US Approves NVIDIA H200 Chip Exports to 10 Chinese Companies; 25% of Revenue at Stake
The US approved NVIDIA to sell advanced H200 AI chips to 10 Chinese companies, lifting export restrictions that had throttled the chipmaker's China revenue. NVDA rallied 4.4% on the news, though China's simultaneous statement that it 'no longer wants US chips' signals geopolitical volatility remains extreme.
RKey facts
- US approved NVIDIA H200 chip exports to 10 Chinese companies, lifting restrictions
- China represented 25% of NVIDIA's revenue prior to export ban; approval unlocks material upside
- NVDA rallied 4.4% on approval; AMD and other chips declined 3% as divergence created confusion
- China government stated it 'no longer wants US chips,' contradicting the export approval signal
What's happening
A surprise policy reversal at the highest levels of US-China trade relations created an unexpected win for NVIDIA. The US approved the export of advanced H200 chips to 10 Chinese companies, effectively reinstating sales access to a region that previously represented 25 percent of NVIDIA's annual revenue. This move represents a dramatic departure from the AI chip export restrictions that have been in place since 2022, undoing years of strategic decoupling in the semiconductor sector.
The approval came during President Trump's two-day summit in Beijing with Xi Jinping. While the official summary remained vague on specifics, market participants quickly priced in the implications: if China reacquires reliable access to cutting-edge NVIDIA silicon, the company's addressable market expands materially. NVDA jumped 4.4 percent on the announcement, with traders modeling a restoration of high-single-digit or low-double-digit revenue contribution from the region. Some commentators noted that the timing, selling advanced chips to a rival power while conducting broader trade negotiations, reflects an unusual pragmatism in geopolitical approach.
However, the market enthusiasm was quickly tempered by a countervailing signal.
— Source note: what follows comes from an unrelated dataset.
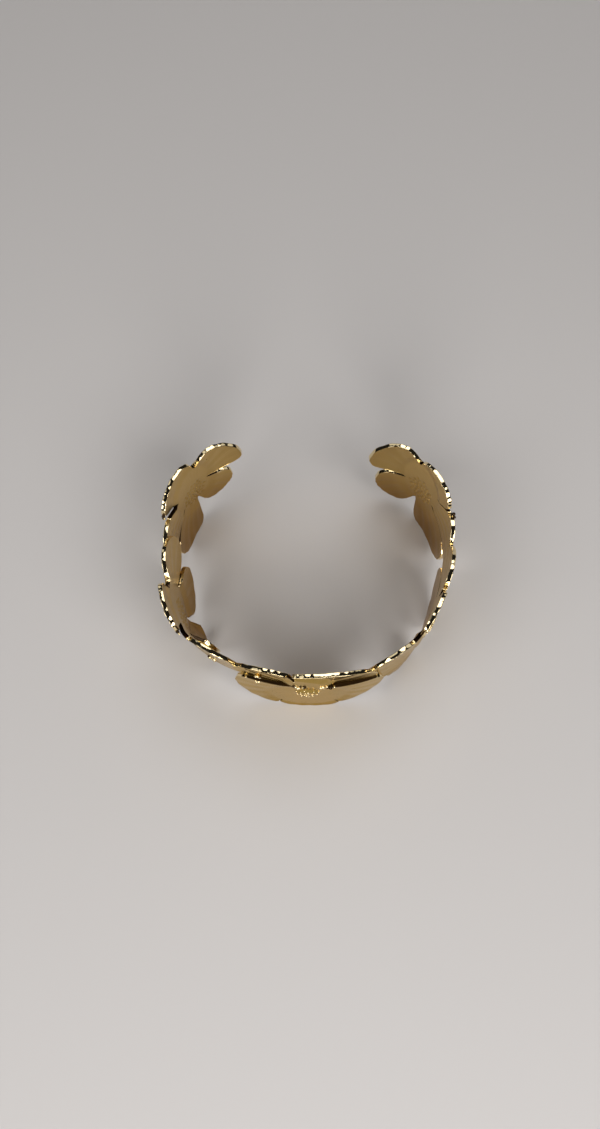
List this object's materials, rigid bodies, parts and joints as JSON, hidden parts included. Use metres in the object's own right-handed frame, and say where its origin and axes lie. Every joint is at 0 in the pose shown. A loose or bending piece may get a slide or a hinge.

China's government issued a statement that it 'no longer wants US chips,' a message that some analysts interpreted as nationalist posturing or a negotiating tactic. The contradiction created confusion about whether the approval was permanent or a one-time concession. AMD and other US chipmakers also declined sharply on Friday, suggesting that traders feared the H200 approval might be an outlier rather than the start of a broad sanctions relief.
The chip sector's geopolitical volatility is creating trading risk. Jensen Huang, NVIDIA's CEO, was spotted in Beijing during the summit, signaling the company's deep engagement in the negotiations. Yet the conflicting signals from Beijing (approving purchases while publicly rejecting US chips) underscore the uncertainty baked into any US-China semiconductor settlement. Whether this approval signals a durable shift toward managed competition or remains a tactical concession tied to broader Trump-Xi discussions remains unclear.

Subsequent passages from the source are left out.